7. Cross-train and educate your staff.

In a time of leaner teams, it just makes sense that we’re all wearing more than one print-shop hat. Take the time to map out where you can cross-train staffers to jump in when another person’s out or your order volume jumps up.

Plus, invest time in everyone on your team so that, for instance, a salesperson understands how artwork creation or screen printing works (or an artist with screen printing and vice versa). This works in a few ways: A salesperson can understand when a client request can’t be done and can suggest an alternative before taking the order. An artist can understand how their graphics will translate to screen printing when they understand on press operations.

“Communication is the most important thing. Don’t assume people ‘know’ things. Make sure everyone in your organization clearly communicates information and that there’s a process in place for doing so.”
-
Kristine Shreve, director of marketing outreach at Applique Getaway

8. Be flexible.

Flexibility extends throughout your shop and its operations. Build agility into your project timelines for the inevitable shipping delays, rush orders and other random issues that pop up. To that end, have some on-call freelance artists, for example, who can be ready to jump in if you get a rush on custom artwork.

Plus, don't be afraid to change your processes as things grow. “Maybe a small shop can get away with orders on a white board,” Shreve says. “A bigger shop needs something more robust. As your shop and order volume grows, don't be afraid to change how you manage your business and the orders.”

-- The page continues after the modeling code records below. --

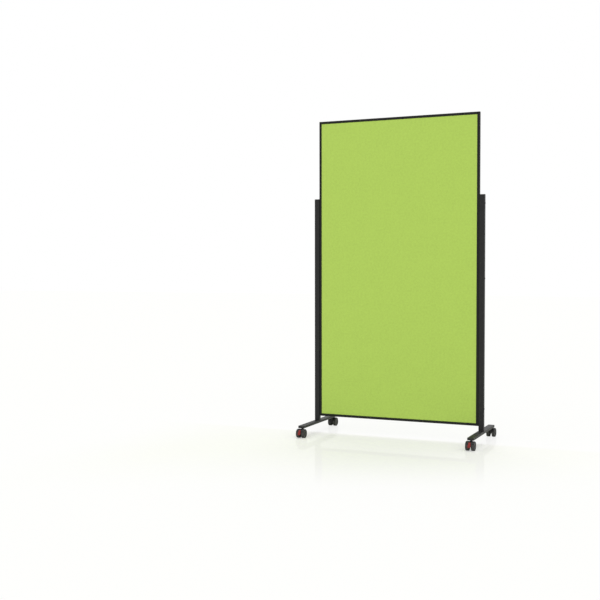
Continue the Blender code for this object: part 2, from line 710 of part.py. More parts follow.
def hood_mesh():
    """Make the hood round its swivel axis, with its socket, axle bore and pedal pocket."""
    mesh = joined(roof_mesh(), prism("keel", caster_plane(keel_outline()), KEEL_WIDTH))
    bottom = AXLE_HEIGHT - SOCKET_DROP
    chamfer = SOCKET_RADIUS - SOCKET_CHAMFER
    profile = ((bottom, 0.0), (bottom, chamfer), (bottom + SOCKET_CHAMFER, SOCKET_RADIUS),
               (SOCKET_TOP - SOCKET_CHAMFER, SOCKET_RADIUS), (SOCKET_TOP, chamfer), (SOCKET_TOP, 0.0))
    turret = revolved("turret", profile, WHEEL_FACETS)
    mesh = joined(mesh, placed(turret, rotation=(0.0, -90.0, 0.0)))
    bore = pin("bore", STEM_RADIUS + SEAT_GAP, SOCKET_TOP - STEM_REACH, SOCKET_TOP + CUT_OVERRUN)
    mesh = cut(mesh, placed(bore, rotation=(0.0, -90.0, 0.0)))
    reach = KEEL_WIDTH / 2 + CUT_OVERRUN
    axle_hole = pin("axle_hole", AXLE_RADIUS + SEAT_GAP, -reach, reach)
    return cut(mesh, placed(axle_hole, (0.0, -CASTER_TRAIL, AXLE_HEIGHT)))


def braked_hood_mesh():
    """Cut a hood open between two cheeks that carry the pedal's trunnions."""
    inner = AXLE_BOSS_RADIUS + POCKET_INNER_GAP
    outer = HOOD_OUTER + CUT_OVERRUN
    pocket = caster_plane(sector(inner, outer, POCKET_LOW_ANGLE, POCKET_HIGH_ANGLE, KEEL_STEPS))
    mesh = cut(hood_mesh(), prism("pocket", pocket, POCKET_WIDTH))
    reach = KEEL_WIDTH / 2 + CUT_OVERRUN
    (y, z), = caster_plane([polar(PIVOT_RADIAL, PIVOT_ANGLE)])
    return cut(mesh, placed(pin("trunnion", PIVOT_RADIUS + SEAT_GAP, -reach, reach), (0.0, y, z)))


def pedal_plane(points):
    """Turn (outward, up) points round the axle into (y, z) points round the pedal's pivot."""
    out, up = polar(PIVOT_RADIAL, PIVOT_ANGLE)
    return [(out - x, z - up) for x, z in points]


def released(points):
    """Swing (y, z) points round the pivot from the braked place to the released one."""
    turn = math.radians(-PEDAL_TRAVEL)
    return [(y * math.cos(turn) - z * math.sin(turn), y * math.sin(turn) + z * math.cos(turn))
            for y, z in points]


def tongue_line():
    """List the tongue's middle line, (outward, up), from its top to its turned-out lip."""
    points = []
    for step in range(TONGUE_STEPS + 1):
        part = step / TONGUE_STEPS
        gap = TONGUE_TOP_GAP + (TONGUE_END_GAP - TONGUE_TOP_GAP) * part
        angle = TONGUE_TOP_ANGLE + (TONGUE_END_ANGLE - TONGUE_TOP_ANGLE) * part
        points.append(polar(WHEEL_RADIUS + gap, angle))
    end = points[-1]
    points.append((end[0] + LIP_REACH, end[1] - LIP_REACH / 2))
    return points


def tongue_mesh():
    """Sweep a chamfered strip that widens downward along the tongue's line."""
    line = [Vector(point) for point in tongue_line()]
    rings = []
    for number, point in enumerate(line):
        ahead = line[min(number + 1, len(line) - 1)] - line[max(number - 1, 0)]
        across = Vector((ahead.y, -ahead.x)).normalized()
        part = min(number / TONGUE_STEPS, 1.0)
        ease = part * part * (3 - 2 * part)
        half = (TONGUE_TOP_WIDTH + (TONGUE_END_WIDTH - TONGUE_TOP_WIDTH) * ease) / 2
        ring = []
        for x, offset in rounded_outline(2 * half, TONGUE_THICKNESS, TONGUE_CHAMFER, 1):
            (y, z), = pedal_plane([point + across * offset])
            ring.append((x, y, z))
        rings.append(ring)
    return loft("tongue", rings)


def shoe_mesh(side):
    """Make one brake shoe, which meets a tyre's tread when the pedal is down."""
    outer = WHEEL_RADIUS + TONGUE_TOP_GAP - TONGUE_THICKNESS / 2
    inner = WHEEL_RADIUS - TYRE_CROWN + SEAT_GAP
    outline = sector(inner, outer, SHOE_LOW_ANGLE, SHOE_HIGH_ANGLE, SHOULDER_STEPS)
    inside = WHEEL_SPACE / 2 - SHOE_INNER_LAP
    outside = WHEEL_SPACE / 2 + SHOE_LAP
    mesh = prism("shoe", released(pedal_plane(outline)), outside - inside)
    return placed(mesh, (side * (inside + outside) / 2, 0.0, 0.0))


def pedal_mesh():
    """Make the brake pedal round its pivot: knuckle, trunnions, tongue and two shoes."""
    pivot = polar(PIVOT_RADIAL, PIVOT_ANGLE)
    width = POCKET_WIDTH - 2 * SEAT_GAP
    mesh = tongue_mesh()
    round_end = arc(pivot, KNUCKLE_RADIUS, PIVOT_ANGLE + 90, PIVOT_ANGLE + 270, 2 * CORNER_STEPS)
    web = [polar(WHEEL_RADIUS + TONGUE_END_GAP - TONGUE_THICKNESS, WEB_LOW_ANGLE),
           polar(WHEEL_RADIUS + TONGUE_TOP_GAP, WEB_TOP_ANGLE)]
    mesh = joined(mesh, prism("knuckle", pedal_plane(round_end + web), width))
    half = KEEL_WIDTH / 2 - SEAT_GAP
    mesh = joined(mesh, pin("trunnions", PIVOT_RADIUS, -half, half))
    for side in (-1, 1):
        mesh = joined(mesh, shoe_mesh(side))
    return rounded(mesh)


def build_casters():
    """Build four casters; the two at the front have a brake pedal."""
    nylon = material("hood_nylon", PLASTIC_BLACK, 0.42)
    hub = material("wheel_nylon", PLASTIC_BLACK, 0.38)
    rubber = material("tyre_rubber", TYRE_GREY, 0.7)
    steel = material("caster_zinc", BLACK_ZINC, 0.36, 0.9)
    red = material("pedal_red", PEDAL_RED, 0.45)
    hood, braked = rounded(hood_mesh()), rounded(braked_hood_mesh())
    tyre, wheel, axle, stem, pedal = tyre_mesh(), wheel_mesh(), axle_mesh(), stem_mesh(), pedal_mesh()
    (pedal_y, pedal_z), = caster_plane([polar(PIVOT_RADIAL, PIVOT_ANGLE)])
    axle_place = (0.0, -CASTER_TRAIL, AXLE_HEIGHT)
    for side, x in (("left", -POST_X), ("right", POST_X)):
        for end, y, turn in (("front", -STEM_Y, 0.0), ("back", STEM_Y, 180.0)):
            name = f"{end}_{side}"
            node(f"stem_{name}", stem, steel, (x, y, BAR_BOTTOM))
            swivel = empty(f"swivel_{name}", (x, y, 0.0), turn)
            front = end == "front"
            node(f"hood_{name}", braked if front else hood, nylon, parent=swivel)
            node(f"axle_{name}", axle, steel, axle_place, parent=swivel)
            for hand, sign, flip in (("outer", 1, 0.0), ("inner", -1, 180.0)):
                outward = sign if (x > 0) == front else -sign
                facing = flip if (x > 0) == front else 180.0 - flip
                place = (outward * WHEEL_X, -CASTER_TRAIL, AXLE_HEIGHT)
                node(f"wheel_{name}_{hand}", wheel, hub, place, (0.0, 0.0, facing), swivel)
                node(f"tyre_{name}_{hand}", tyre, rubber, place, (0.0, 0.0, facing), swivel)
            if front:
                node(f"brake_pedal_{side}", pedal, red, (0.0, pedal_y, pedal_z), parent=swivel)


def main():
    """Build the whole pinboard."""
    clear_scene()
    build_board()
    build_stand()
    build_casters()


if __name__ == "__main__":
    main()
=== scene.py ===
"""Mobile pinboard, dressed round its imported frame.

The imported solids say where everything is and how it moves. This script puts a finer
mesh and a real finish on each visible piece, and adds the studio round it. Lengths are
in metres, +Z is up and the front of the board faces -Y.
"""
import json
import logging
import math
from dataclasses import dataclass, replace
from enum import Enum, IntEnum
from functools import reduce
from itertools import product
from typing import Any, Iterable, Sequence, Union

import bmesh
import bpy
import numpy as np
from mathutils import Matrix, Vector

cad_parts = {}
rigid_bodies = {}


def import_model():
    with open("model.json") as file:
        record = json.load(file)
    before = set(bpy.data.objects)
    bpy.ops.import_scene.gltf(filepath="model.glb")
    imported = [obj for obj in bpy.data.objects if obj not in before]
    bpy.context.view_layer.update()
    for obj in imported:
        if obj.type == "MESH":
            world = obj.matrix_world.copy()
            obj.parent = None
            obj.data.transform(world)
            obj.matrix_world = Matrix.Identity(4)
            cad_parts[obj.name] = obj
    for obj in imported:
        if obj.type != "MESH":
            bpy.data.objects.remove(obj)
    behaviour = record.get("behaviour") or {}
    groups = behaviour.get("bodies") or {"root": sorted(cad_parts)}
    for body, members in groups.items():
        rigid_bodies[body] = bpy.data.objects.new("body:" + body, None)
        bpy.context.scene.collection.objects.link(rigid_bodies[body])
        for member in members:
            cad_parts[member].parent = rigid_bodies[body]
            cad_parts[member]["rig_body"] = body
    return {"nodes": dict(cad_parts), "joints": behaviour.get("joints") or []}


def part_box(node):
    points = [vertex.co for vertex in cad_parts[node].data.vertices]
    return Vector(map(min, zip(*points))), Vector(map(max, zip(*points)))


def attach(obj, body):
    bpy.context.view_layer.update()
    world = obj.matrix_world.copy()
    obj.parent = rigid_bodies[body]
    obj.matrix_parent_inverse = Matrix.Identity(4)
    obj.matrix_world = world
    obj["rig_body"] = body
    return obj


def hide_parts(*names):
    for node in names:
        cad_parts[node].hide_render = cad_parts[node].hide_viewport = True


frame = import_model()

log = logging.getLogger("pinboard")

Point = tuple[float, float]
Triple = tuple[float, float, float]
Mesh = bpy.types.Mesh
Material = bpy.types.Material
Node = bpy.types.Node
Object = bpy.types.Object
Socket = bpy.types.NodeSocket
Number = Union[float, "Value"]
Sockets = dict[Union[str, int], Any]

MERGE_DISTANCE = 1e-6
CORNER_SHARE = 0.45
SMOOTH_ANGLE = 34.0
MOULDED_ANGLE = 60.0
OVERRUN = 0.002
SIGNS = (-1, 1)
AXLE: Point = (0.0, 0.0)
NOWHERE: Triple = (0.0, 0.0, 0.0)
UPRIGHT: Triple = (0.0, -90.0, 0.0)
HALF_TURN: Triple = (0.0, 0.0, 180.0)
WHITE: Triple = (1.0, 1.0, 1.0)
SOFT: Point = (0.30, 0.70)
FIRM: Point = (0.35, 0.65)


class Named(Enum):
    """A choice that is written as its word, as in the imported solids' names."""

    def __str__(self) -> str:
        """Give the word."""
        return self.name.lower()


class Side(Named):
    """The two sides of the board, with the sign of their X."""

    LEFT, RIGHT = SIGNS


class End(Named):
    """The two ends of a base bar, or faces of the board, with the sign of their Y."""

    FRONT, BACK = SIGNS


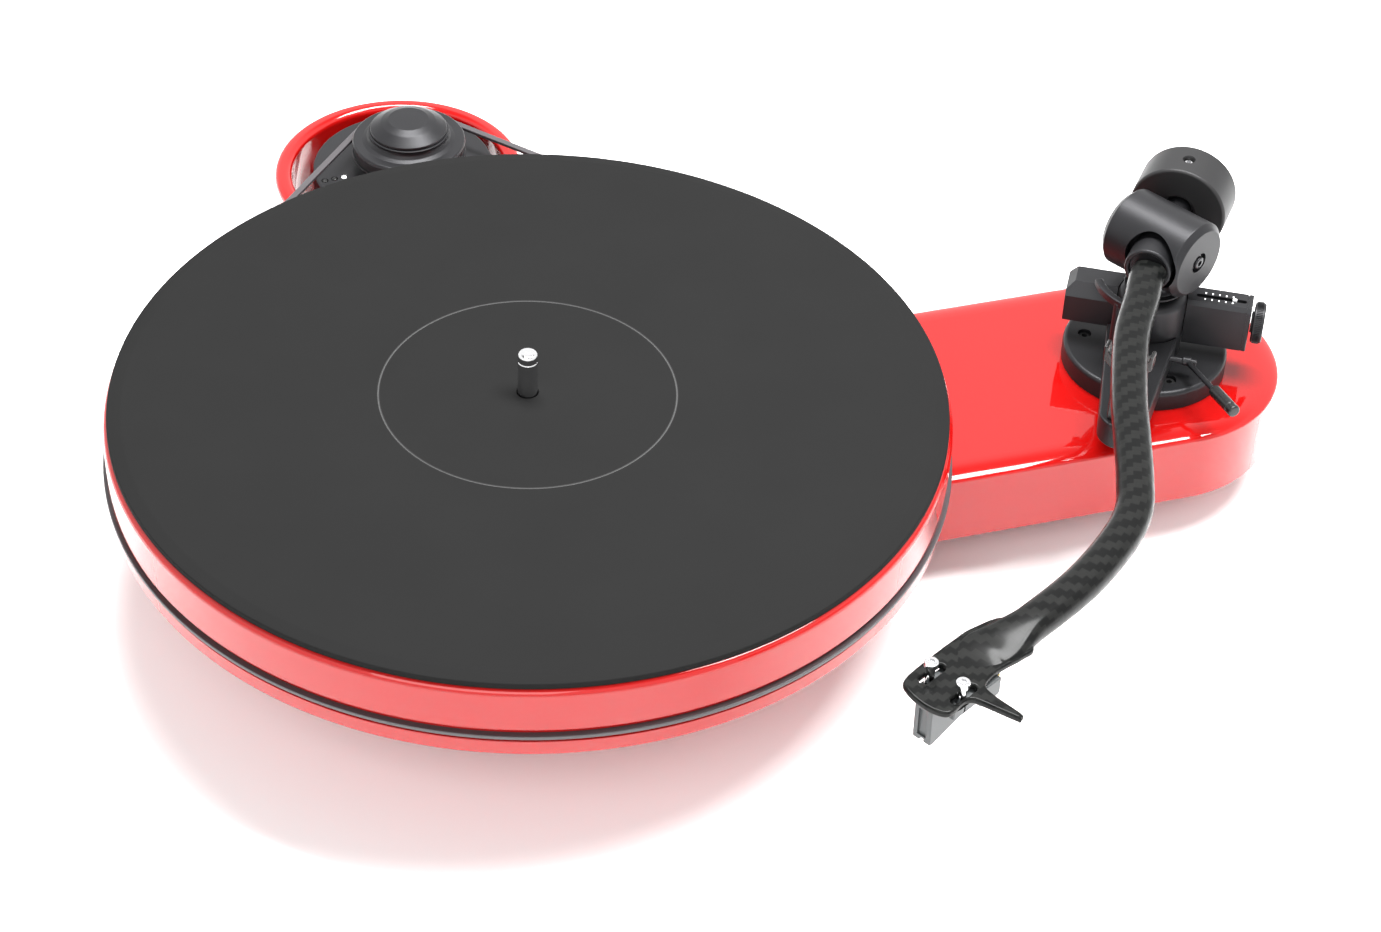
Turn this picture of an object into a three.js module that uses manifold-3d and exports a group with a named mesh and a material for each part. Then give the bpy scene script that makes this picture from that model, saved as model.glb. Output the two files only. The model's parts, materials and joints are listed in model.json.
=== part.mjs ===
// A belt-driven record player: a slim plinth with an arm board and a motor ring,
// a lacquered platter with a vinyl mat, a free-standing motor and a one-piece
// bent carbon tonearm in a gimbal bearing.
// Millimetres, +Z up. X runs from the platter's spindle to the tonearm's pivot.

import * as THREE from 'three';
import { mergeVertices } from 'three/addons/utils/BufferGeometryUtils.js';
import Module from 'manifold-3d';

const wasm = await Module();
wasm.setup();

// ---------------------------------------------------------------- driving sizes

const RUNNING_GAP = 0.15; // radial gap of a shaft in its bearing
const SEAT_GAP = 0.3; // gap between a piece and the pocket that holds it

// Heights, from the shelf up
const FOOT_HEIGHT = 16;
const FOOT_PAD_HEIGHT = 2;
const PLINTH_THICKNESS = 31.5;
const PLATTER_LIFT = 1.8; // plinth top to platter underside
const PLATTER_THICKNESS = 28.2;
const MAT_THICKNESS = 3;

// Plinth outline
const ARM_REACH = 238; // spindle to tonearm pivot
const ARM_BOARD_HALF = 49.3; // half the arm board's width and its end radius
const ARM_BOARD_SHIFT = 2.3; // the board's end and middle line, outwards and back from the pivot
const HUB_DISC_RADIUS = 95; // body under the platter
const BOARD_FILLET = 30; // board to hub disc
const RING_X = -2.2;
const RING_BACK = 1.2; // ring's middle behind the motor's shaft
const RING_OUTER = 50;
const RING_INNER = 43;
const NECK_FILLET = 60; // hub disc to motor ring
const PLINTH_EDGE = 2.5; // rounding of the plinth's edges

// Feet
const FOOT_RADIUS = 18;
const FOOT_BASE_RADIUS = 15;
const FOOT_PAD_RADIUS = 13;
const FOOT_PLACES = [[200, 0], [-48, -52], [0, 112]];

// Platter, mat and bearing
const PLATTER_RADIUS = 150;
const PLATTER_EDGE = 3;
const BELT_GROOVE_DEPTH = 1.2;
const BELT_GROOVE_HEIGHT = 5;
const BELT_CENTRE_ABOVE_PLATTER = 8.7; // from the platter's underside
const MAT_RADIUS = 148.5;
const MAT_BEVEL = 5;
const MAT_BEVEL_DROP = 0.8;
const LABEL_RADIUS = 52.8;
const LABEL_LINE_WIDTH = 0.8;
const LABEL_LINE_DEPTH = 0.4;
const SPINDLE_RADIUS = 3.6;
const SPINDLE_HEIGHT = 17.5; // above the mat
const BEARING_SHAFT_RADIUS = 5;
const HUB_FLANGE_RADIUS = 28;
const HUB_FLANGE_THICKNESS = 4;
const BEARING_BARREL_RADIUS = 11;
const BEARING_FLANGE_RADIUS = 22;
const BEARING_FLANGE_THICKNESS = 1.4;
const BEARING_FLOOR = 3;
const BEARING_DROP = 6; // barrel below the plinth
const BALL_RADIUS = 3;

// Belt
const BELT_HEIGHT = 3.6;
const BELT_THICKNESS = 1.5;

// Motor
const MOTOR_X = 2; // motor shaft and pulley
const PULLEY_TO_PLATTER = 18.6; // free space between their rims
const HOUSING_SHIFT = -2.5; // housing's axis to the left of the shaft
const MOTOR_FOOT_HEIGHT = 3;
const MOTOR_FOOT_RADIUS = 5;
const MOTOR_FOOT_CIRCLE = 26;
const MOTOR_RADIUS = 36.2;
const MOTOR_WALL = 2.5;
const MOTOR_TOP = 49;
const MOTOR_EDGE = 0.8;
const MOTOR_BASE_THICKNESS = 3;
const MOTOR_CAN_RADIUS = 19;
const MOTOR_SHAFT_RADIUS = 1.5;
const PULLEY_45_RADIUS = 21.9; // step in use
const PULLEY_33_RADIUS = 16.4;
const PULLEY_FLANGE_RADIUS = 22.8;
const PULLEY_CAP_RADIUS = 15.3;
const PULLEY_CAP_TOP_RADIUS = 8;
const PULLEY_CAP_HEIGHT = 5;
const PULLEY_FLANGE_THICKNESS = 1.6;
const PULLEY_33_HEIGHT = 4;
const LAMP_RADIUS = 1.1;
const LAMP_ANGLE = 185; // degrees round the housing
const LAMP_INSETS = [3.2, 7.2, 11.2]; // from the housing's edge
const BUTTON_RADIUS = 4;
const BUTTON_ANGLE = 215;
const BUTTON_INSET = 7.2; // from the housing's edge
const BUTTON_TRAVEL = 1.2;
const INLET_RADIUS = 4.5;
const INLET_BORE_RADIUS = 2.8;
const INLET_LENGTH = 7;
const INLET_HEIGHT = 10.5;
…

Get Organized to Keep Your Print Shop Competitive

Most shops aren’t one-person shows, especially as they grow. But as the owner and/or project manager, you juggle a lot of different balls in the air and it’s easy to feel like you are. But by focusing on some of these key areas, you reduce the likelihood that you’ll burn yourself and your employees out.

“Design your business to work for you,” Chong says. “This way, you can ensure that everything moves smoothly from one point to the next.”